What is that impossible outfit she is wearing, all of that glorious skin? Pasties with a mesh bikini top? You shudder to think of what she might be wearing beyond your view and under the counter. The name of the establishment is splashed across the top of the structure: The Pink Spot. The deliberate and provocative entendre of the name does not escape you, nor by brief stretch, the potential double entendre. For in the mind of the perpetually adolescent male, hope springs eternal. The warm pink slush of your quiet and very personal reverie is shattered by the violent and inconsiderate honking of the long line of vehicles stuck behind you.

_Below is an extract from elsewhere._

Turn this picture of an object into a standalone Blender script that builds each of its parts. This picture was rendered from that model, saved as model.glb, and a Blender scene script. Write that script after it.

Motor now racing, you stomp on the accelerator, a guilty heat creeping up your neck. Why, there ought to be a law against that, as a self-righteous flush splashes across your face. Did anyone recognize me, did anyone see me looking, you worry. Crash, whoosh! There goes the hydrant. You see, I told you so. Naughty baristas are clearly a safety hazard.

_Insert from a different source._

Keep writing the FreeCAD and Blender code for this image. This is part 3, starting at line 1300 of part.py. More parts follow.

"Sex sells" is more than just a trite adage. Yet clearly the city is overreacting to a simple marketing gimmick. Existing state laws are more than adequate to protect the virtues and innocence of the citizen of our fair city. When city bureaucrats knee-jerk react and invent new code to “protect” us from the evils of the flesh, they risk making fools out of all of us.
Further, they might easily impinge upon protected activities and expose the taxpayers to serious financial liability. Consider for a moment that I have personally witnessed Superior Court judges dismiss charges of indecent exposure against women who were arrested for going topless. Further, if these girls are creative enough, they will brew their coffee and deliver it to their customers with a dance step, a few bars from the Knack’s “Good Girls Don’t” or perhaps “My Sharona," or even recite a few lines from a Longfellow poem. All of which will lead them in to the heavily protected realm of artistic expression. Meaning to say that the city could quickly end up on the losing end of a federal lawsuit with its overreaching municipal code.
Bottom line, the city should back off and wait until there is a real problem to solve.